O Potencial em Asteria
Shuffle Tactics é, em minha opinião, uma aposta ousada e, em grande parte, bem-sucedida. A fusão de RPG tático e deckbuilding funciona de maneira “lindamente”, e o sistema de companheiros adiciona uma “camada divertida de personalização”. A direção de arte é um deleite para os olhos, e a profundidade tática é inegável.
No entanto, a jornada por Asteria não é isenta de espinhos. A dificuldade, por vezes, parece mais arbitrária do que estratégica, e a falta de clareza em certas mecânicas pode afastar jogadores menos persistentes. É como ter um baralho de cartas poderosas, mas sem saber exatamente como combiná-las para o golpe perfeito.

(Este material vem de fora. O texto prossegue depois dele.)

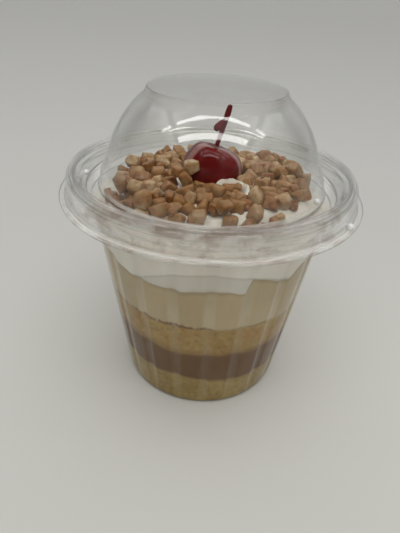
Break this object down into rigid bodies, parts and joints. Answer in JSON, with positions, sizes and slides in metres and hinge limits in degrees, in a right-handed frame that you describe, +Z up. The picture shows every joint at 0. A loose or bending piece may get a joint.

Ainda assim, o potencial de Shuffle Tactics é palpável. Se os desenvolvedores conseguirem refinar o equilíbrio da dificuldade, otimizar a experiência de onboarding e continuar a expandir o conteúdo, este jogo tem tudo para se tornar um clássico cult. É um título que, apesar de suas imperfeições, me fez querer voltar para mais uma corrida, mais uma tentativa de desvendar os segredos de Asteria e, finalmente, quebrar o ciclo.
A maldição pode ser eterna, mas a sua vontade de vencer, ah, essa é inquebrável. E é essa vontade, essa chama inextinguível no coração do jogador, que fará de Shuffle Tactics uma história a ser contada, e recontada, por muito tempo.